Indeed, the carpet has becomes quite a madhouse with an astounding 1,896 press credentials issued (including technical personnel) on the 500-foot-long famous red strip.

But this was not always the case. When the Academy Awards were first handed out in 1929, the stars were there, but the flashbulb frenzy was not.

Variety's Army Archerd, who stepped onto the carpet in 1948 while working for the Associated Press, recalls a simpler time when stars like Cary Grant, Ava Gardner and Gregory Peck would get out of their limos, wave to fans, chat with Archerd, pose for a few photos and then head inside the theater.

"It used to be a very intimate thing," he says. "The red carpet has now become an industry."

Archerd manned the carpet alone for decades, interviewing hundreds of stars at all the different Oscar venues -- the Shrine, Dorothy Chandler Pavilion, Santa Monica Civic Center and the Kodak Theater. And he has plenty of stories: He remembers spotting Sacheen Littlefeather waiting to go onstage for Marlon Brando in 1973 and recalls how Joan Crawford's dressing room was a favorite hangout since she kept a cooler marked Pepsi-Cola (her husband served as company chairman) that was actually filled with vodka.

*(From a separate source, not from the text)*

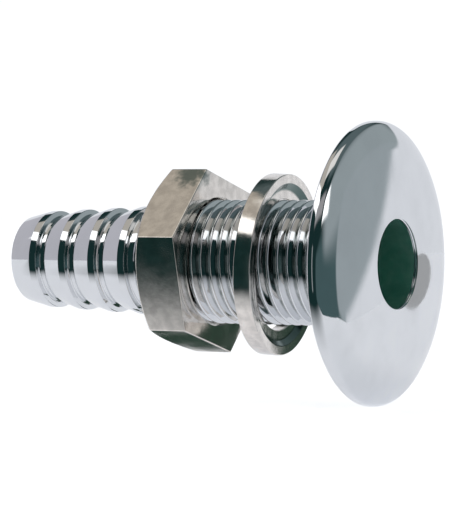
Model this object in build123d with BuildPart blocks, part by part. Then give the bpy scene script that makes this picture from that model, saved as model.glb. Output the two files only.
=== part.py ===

Although the red carpet has certainly changed over the years, Archerd says the one thing that has stayed consistent is the fans' enthusiasm: "I always say everybody has two businesses, their own and showbiz."

In the late '70s another young reporter named Regis Philbin arrived on the red carpet. "I was working at KABC covering movies for the news, and one of my producers, Frank Kelley, said, 'Why don't we go down and cover people arriving for the Academy Awards.'"

Philbin and a small TV crew set up shop at the Music Center and waited for guests to arrive. This year, Philbin returns to host the red carpet preshow for ABC and says he is quite surprised by what it has become.

"Over the years I would say to Frank Kelley, look what happened to our little show. Can you believe this?"

Like Archerd, Philbin has fond memories of his early days on the red carpet. "They were real movie stars in that day, and it was a thrill to meet them. I remember going into one of the awards rehearsals and seeing Cary Grant onstage. It was something."